WORK INSTRUCTIONS => Return all of the entries exactly as written.
◆ ◆ ◆
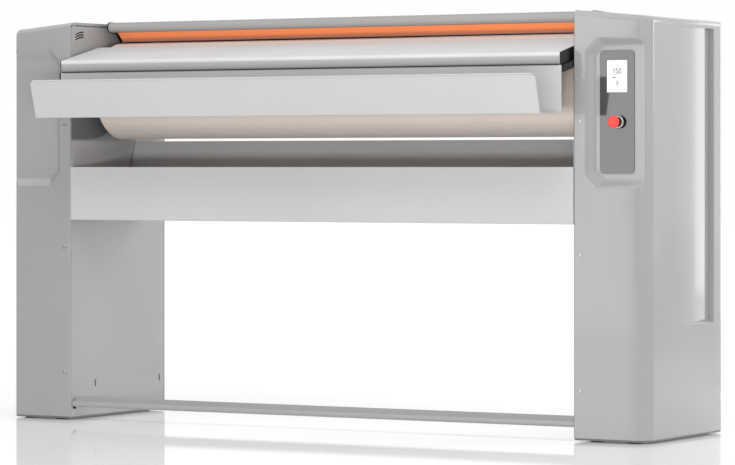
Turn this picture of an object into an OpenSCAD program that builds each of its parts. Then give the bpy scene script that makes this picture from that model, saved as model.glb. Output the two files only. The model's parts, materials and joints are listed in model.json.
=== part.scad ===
// Flatwork ironer: a padded roll turns in front of a heated chest, between two cabinets.
// X runs along the roll, Y from the front to the back, and Z up from the floor.
// Parts of a cabinet are drawn with x = 0 on its inner face and x growing outwards.

/* [Overall] */
// Clear width between the two cabinets
opening_w = 1505; // [1200:5:2100]
// Width of one cabinet
cabinet_w = 200; // [196:1:230]
// Depth of the cabinets
cabinet_d = 461; // [459:1:500]
// Height of the cabinets at their inner edge
cabinet_h = 1066; // [1056:1:1126]
// How far the feed trough reaches in front of the cabinets
front_reach = 198; // [170:1:240]

/* [Cabinet covers] */
// Wall of the moulded covers
cover_wall = 3; // [2:0.5:4]
// Fall of the cabinet top from its inner edge to its outer side
top_drop = 18.5; // [10:0.5:40]
// Radius of the top edges
top_edge_r = 16; // [8:1:18]
// Radius of the top edge at the rear
rear_top_r = 24; // [16:1:26]
// Radius of the upright inner edges
inner_edge_r = 4; // [3.5:0.5:6]
// Width of the narrow bevel where the front meets the corner
corner_bevel = 10; // [6:1:14]
// Width of the wide corner facet seen from the front
corner_in = 14; // [8:1:20]
// Depth of the wide corner facet seen from the side
corner_back = 28; // [20:1:40]
// Radius where the corner facets meet
corner_blend_r = 8; // [4:1:12]
// Radius of the upright rear corner
rear_corner_r = 29; // [20:1:34]
// Depth of the pocket pressed into the front
pocket_depth = 16.5; // [8:0.5:18]
// Distance of the pocket from the inner face
pocket_x = 35.5; // [34:0.5:45]
// Distance of the pocket's top from the cabinet top
pocket_drop = 72; // [56:1:96]
// Height of the pocket
pocket_h = 365; // [340:1:400]
// Cut across the pocket's corners
pocket_cut = 32; // [15:1:45]
// Depth of the scoop in the cabinet side
scoop_depth = 12; // [6:0.5:14]
// Place of the scoop's front edge as a share of the cabinet depth
scoop_front_share = 0.3926; // [0.25:0.01:0.5]
// Place of the scoop's deepest line as a share of the cabinet depth
scoop_deep_share = 0.8438; // [0.7:0.01:0.85]
// Width of the scoop's steep rear flank
scoop_flank_w = 4; // [3:1:16]
// Height of the scoop's lower end
scoop_z0 = 284; // [200:1:400]
// Distance of the scoop's upper end from the cabinet top
scoop_drop = 38; // [37:1:70]
// Height of the lip that hangs from the cover's inner top edge
lip_h = 8; // [6:0.5:10]

/* [Base and frame] */
// Height of the rubber feet
foot_h = 4; // [3:1:12]
// Radius of the rubber feet
foot_r = 18; // [14:1:22]
// Radius of the foot studs
foot_stud_r = 5; // [4:0.5:6]
// Length of a foot stud above its pad
foot_stud_l = 18; // [14:1:22]
// Distance of the feet from the sides of the base
foot_inset = 50; // [48:1:53]
// Thickness of the base plates
base_t = 4; // [3:0.5:5]
// Width of the square uprights
upright_w = 30; // [24:1:32]
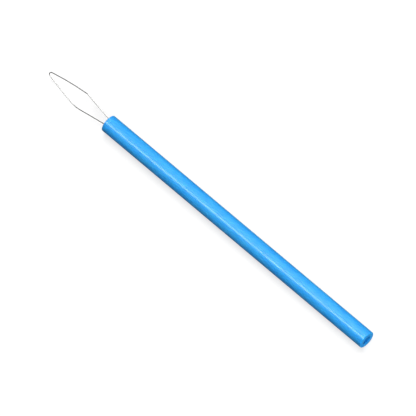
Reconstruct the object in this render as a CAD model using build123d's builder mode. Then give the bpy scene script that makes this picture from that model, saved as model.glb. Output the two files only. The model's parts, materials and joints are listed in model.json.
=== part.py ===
from build123d import *
import math
import os

# ---------------------------------------------------------------------------
# Needle threader: a straight plastic tube handle with one continuous spring
# wire folded into a long diamond loop at its front end.  The two wire tails run
# back into a counterbored socket in the front of the handle and are held there by
# a plug of cured adhesive.  Behind the socket the handle is hollow and open.
#
# Frame: +X along the handle towards the nose of the loop, +Y across the loop,
# +Z up.  The handle lies on the plane z = 0 and the loop is horizontal at the
# height of the handle's axis.  The origin is below the middle of the whole
# length.  All lengths in millimetres, angles in degrees.
# ---------------------------------------------------------------------------

# handle
tube_od = 4.0            # outside diameter
tube_length = 75.0
bore_d = 2.0             # bore, open at the rear end
socket_d = 2.6           # counterbore at the front end, which holds the wire
socket_depth = 13.2
outer_round = 0.16       # rounding of the outer edge of each end
inner_round = 0.10       # rounding of the inner edge of each end

# wire
wire_d = 0.2
mouth_half = 0.66        # half the wire spacing where it leaves the handle
corner_x = 7.85          # mouth to the corners of the diamond
corner_half = 1.90       # half the wire spacing at the corners
loop_reach = 17.3        # mouth to the centreline of the nose
nose_radius = 0.35       # centreline radius of the fold at the nose
nose_heading = -12.0     # heading of the left front arm where the fold begins
hinge_gap = 0.04         # clear length left on each side of a bending point

# wire tails and adhesive, measured back from the mouth
root_depth = 3.0         # where the loop leaves the tails and begins to spread
tail_reach = 12.5
plug_front = 3.0         # adhesive face, at the wall of the socket
plug_length = 10.0
meniscus = 0.20          # how deep the adhesive's faces are dished

# ---------------------------------------------------------------------------
# derived positions
# ---------------------------------------------------------------------------
total_length = tube_length + loop_reach + wire_d / 2
x_rear = -total_length / 2
x_mouth = x_rear + tube_length
x_nose = x_mouth + loop_reach
z_axis = tube_od / 2
loop_plane = Plane.XY.offset(z_axis)

slope = (corner_half - mouth_half) / corner_x
root_pt = (x_mouth - root_depth, mouth_half - slope * root_depth)
corner_pt = (x_mouth + corner_x, corner_half)
rear_heading = math.degrees(math.atan(slope))


def unit(heading):
    return (math.cos(math.radians(heading)), math.sin(math.radians(heading)))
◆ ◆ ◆
TASK RESPONSE =>
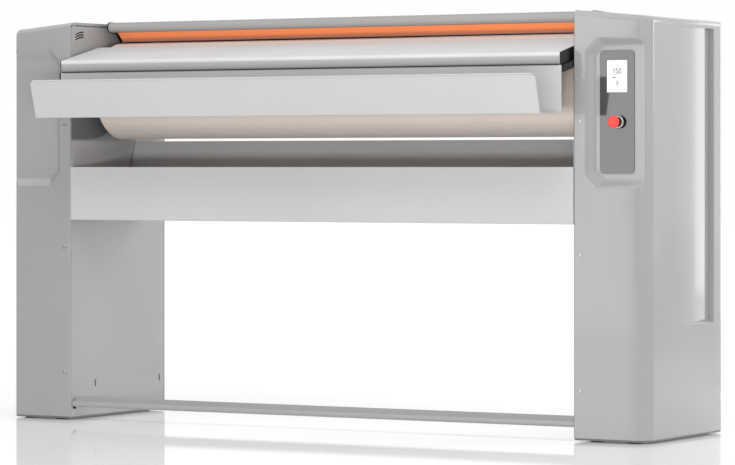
Turn this picture of an object into an OpenSCAD program that builds each of its parts. Then give the bpy scene script that makes this picture from that model, saved as model.glb. Output the two files only. The model's parts, materials and joints are listed in model.json.
=== part.scad ===
// Flatwork ironer: a padded roll turns in front of a heated chest, between two cabinets.
// X runs along the roll, Y from the front to the back, and Z up from the floor.
// Parts of a cabinet are drawn with x = 0 on its inner face and x growing outwards.

/* [Overall] */
// Clear width between the two cabinets
opening_w = 1505; // [1200:5:2100]
// Width of one cabinet
cabinet_w = 200; // [196:1:230]
// Depth of the cabinets
cabinet_d = 461; // [459:1:500]
// Height of the cabinets at their inner edge
cabinet_h = 1066; // [1056:1:1126]
// How far the feed trough reaches in front of the cabinets
front_reach = 198; // [170:1:240]

/* [Cabinet covers] */
// Wall of the moulded covers
cover_wall = 3; // [2:0.5:4]
// Fall of the cabinet top from its inner edge to its outer side
top_drop = 18.5; // [10:0.5:40]
// Radius of the top edges
top_edge_r = 16; // [8:1:18]
// Radius of the top edge at the rear
rear_top_r = 24; // [16:1:26]
// Radius of the upright inner edges
inner_edge_r = 4; // [3.5:0.5:6]
// Width of the narrow bevel where the front meets the corner
corner_bevel = 10; // [6:1:14]
// Width of the wide corner facet seen from the front
corner_in = 14; // [8:1:20]
// Depth of the wide corner facet seen from the side
corner_back = 28; // [20:1:40]
// Radius where the corner facets meet
corner_blend_r = 8; // [4:1:12]
// Radius of the upright rear corner
rear_corner_r = 29; // [20:1:34]
// Depth of the pocket pressed into the front
pocket_depth = 16.5; // [8:0.5:18]
// Distance of the pocket from the inner face
pocket_x = 35.5; // [34:0.5:45]
// Distance of the pocket's top from the cabinet top
pocket_drop = 72; // [56:1:96]
// Height of the pocket
pocket_h = 365; // [340:1:400]
// Cut across the pocket's corners
pocket_cut = 32; // [15:1:45]
// Depth of the scoop in the cabinet side
scoop_depth = 12; // [6:0.5:14]
// Place of the scoop's front edge as a share of the cabinet depth
scoop_front_share = 0.3926; // [0.25:0.01:0.5]
// Place of the scoop's deepest line as a share of the cabinet depth
scoop_deep_share = 0.8438; // [0.7:0.01:0.85]
// Width of the scoop's steep rear flank
scoop_flank_w = 4; // [3:1:16]
// Height of the scoop's lower end
scoop_z0 = 284; // [200:1:400]
// Distance of the scoop's upper end from the cabinet top
scoop_drop = 38; // [37:1:70]
// Height of the lip that hangs from the cover's inner top edge
lip_h = 8; // [6:0.5:10]

/* [Base and frame] */
// Height of the rubber feet
foot_h = 4; // [3:1:12]
// Radius of the rubber feet
foot_r = 18; // [14:1:22]
// Radius of the foot studs
foot_stud_r = 5; // [4:0.5:6]
// Length of a foot stud above its pad
foot_stud_l = 18; // [14:1:22]
// Distance of the feet from the sides of the base
foot_inset = 50; // [48:1:53]
// Thickness of the base plates
base_t = 4; // [3:0.5:5]
// Width of the square uprights
upright_w = 30; // [24:1:32]
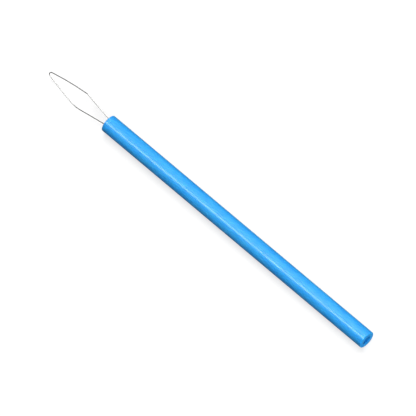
Reconstruct the object in this render as a CAD model using build123d's builder mode. Then give the bpy scene script that makes this picture from that model, saved as model.glb. Output the two files only. The model's parts, materials and joints are listed in model.json.
=== part.py ===
from build123d import *
import math
import os

# ---------------------------------------------------------------------------
# Needle threader: a straight plastic tube handle with one continuous spring
# wire folded into a long diamond loop at its front end.  The two wire tails run
# back into a counterbored socket in the front of the handle and are held there by
# a plug of cured adhesive.  Behind the socket the handle is hollow and open.
#
# Frame: +X along the handle towards the nose of the loop, +Y across the loop,
# +Z up.  The handle lies on the plane z = 0 and the loop is horizontal at the
# height of the handle's axis.  The origin is below the middle of the whole
# length.  All lengths in millimetres, angles in degrees.
# ---------------------------------------------------------------------------

# handle
tube_od = 4.0            # outside diameter
tube_length = 75.0
bore_d = 2.0             # bore, open at the rear end
socket_d = 2.6           # counterbore at the front end, which holds the wire
socket_depth = 13.2
outer_round = 0.16       # rounding of the outer edge of each end
inner_round = 0.10       # rounding of the inner edge of each end

# wire
wire_d = 0.2
mouth_half = 0.66        # half the wire spacing where it leaves the handle
corner_x = 7.85          # mouth to the corners of the diamond
corner_half = 1.90       # half the wire spacing at the corners
loop_reach = 17.3        # mouth to the centreline of the nose
nose_radius = 0.35       # centreline radius of the fold at the nose
nose_heading = -12.0     # heading of the left front arm where the fold begins
hinge_gap = 0.04         # clear length left on each side of a bending point

# wire tails and adhesive, measured back from the mouth
root_depth = 3.0         # where the loop leaves the tails and begins to spread
tail_reach = 12.5
plug_front = 3.0         # adhesive face, at the wall of the socket
plug_length = 10.0
meniscus = 0.20          # how deep the adhesive's faces are dished

# ---------------------------------------------------------------------------
# derived positions
# ---------------------------------------------------------------------------
total_length = tube_length + loop_reach + wire_d / 2
x_rear = -total_length / 2
x_mouth = x_rear + tube_length
x_nose = x_mouth + loop_reach
z_axis = tube_od / 2
loop_plane = Plane.XY.offset(z_axis)

slope = (corner_half - mouth_half) / corner_x
root_pt = (x_mouth - root_depth, mouth_half - slope * root_depth)
corner_pt = (x_mouth + corner_x, corner_half)
rear_heading = math.degrees(math.atan(slope))


def unit(heading):
    return (math.cos(math.radians(heading)), math.sin(math.radians(heading)))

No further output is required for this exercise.